++++ Stored data
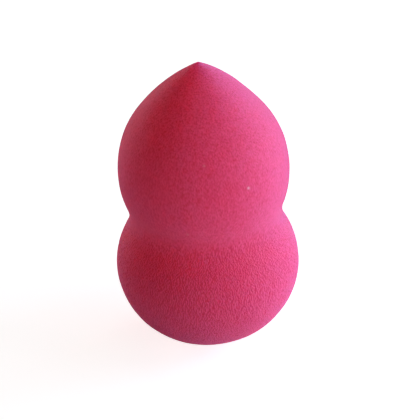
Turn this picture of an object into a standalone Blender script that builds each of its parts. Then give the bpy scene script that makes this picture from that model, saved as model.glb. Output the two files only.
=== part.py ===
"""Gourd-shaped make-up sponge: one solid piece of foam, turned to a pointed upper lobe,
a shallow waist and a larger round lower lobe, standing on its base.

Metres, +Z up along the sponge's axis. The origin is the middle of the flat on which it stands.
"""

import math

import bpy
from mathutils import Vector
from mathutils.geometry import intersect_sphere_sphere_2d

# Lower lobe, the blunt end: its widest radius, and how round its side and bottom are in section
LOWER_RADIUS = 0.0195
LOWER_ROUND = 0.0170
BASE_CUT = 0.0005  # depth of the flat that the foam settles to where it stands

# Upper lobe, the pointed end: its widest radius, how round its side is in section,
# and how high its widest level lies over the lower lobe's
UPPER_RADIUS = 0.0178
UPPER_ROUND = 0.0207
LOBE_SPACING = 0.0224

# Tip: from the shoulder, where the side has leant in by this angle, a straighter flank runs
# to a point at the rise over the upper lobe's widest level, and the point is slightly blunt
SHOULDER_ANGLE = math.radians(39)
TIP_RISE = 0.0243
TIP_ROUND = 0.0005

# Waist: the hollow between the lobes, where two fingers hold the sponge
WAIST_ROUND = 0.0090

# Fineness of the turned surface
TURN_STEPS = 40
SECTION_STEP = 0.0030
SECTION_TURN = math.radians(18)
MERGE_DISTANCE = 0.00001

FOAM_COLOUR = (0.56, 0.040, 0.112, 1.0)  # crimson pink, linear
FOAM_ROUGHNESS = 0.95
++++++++
- **What is needed**
Restate the whole listing exactly.

- **Result**
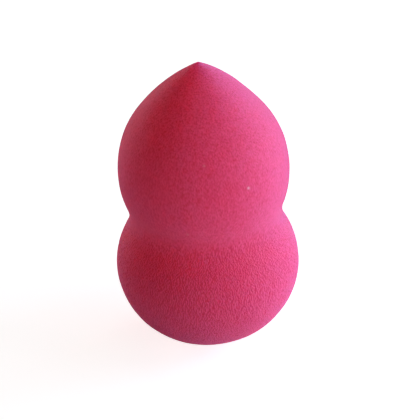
Turn this picture of an object into a standalone Blender script that builds each of its parts. Then give the bpy scene script that makes this picture from that model, saved as model.glb. Output the two files only.
=== part.py ===
"""Gourd-shaped make-up sponge: one solid piece of foam, turned to a pointed upper lobe,
a shallow waist and a larger round lower lobe, standing on its base.

Metres, +Z up along the sponge's axis. The origin is the middle of the flat on which it stands.
"""

import math

import bpy
from mathutils import Vector
from mathutils.geometry import intersect_sphere_sphere_2d

# Lower lobe, the blunt end: its widest radius, and how round its side and bottom are in section
LOWER_RADIUS = 0.0195
LOWER_ROUND = 0.0170
BASE_CUT = 0.0005  # depth of the flat that the foam settles to where it stands

# Upper lobe, the pointed end: its widest radius, how round its side is in section,
# and how high its widest level lies over the lower lobe's
UPPER_RADIUS = 0.0178
UPPER_ROUND = 0.0207
LOBE_SPACING = 0.0224

# Tip: from the shoulder, where the side has leant in by this angle, a straighter flank runs
# to a point at the rise over the upper lobe's widest level, and the point is slightly blunt
SHOULDER_ANGLE = math.radians(39)
TIP_RISE = 0.0243
TIP_ROUND = 0.0005

# Waist: the hollow between the lobes, where two fingers hold the sponge
WAIST_ROUND = 0.0090

# Fineness of the turned surface
TURN_STEPS = 40
SECTION_STEP = 0.0030
SECTION_TURN = math.radians(18)
MERGE_DISTANCE = 0.00001

FOAM_COLOUR = (0.56, 0.040, 0.112, 1.0)  # crimson pink, linear
FOAM_ROUGHNESS = 0.95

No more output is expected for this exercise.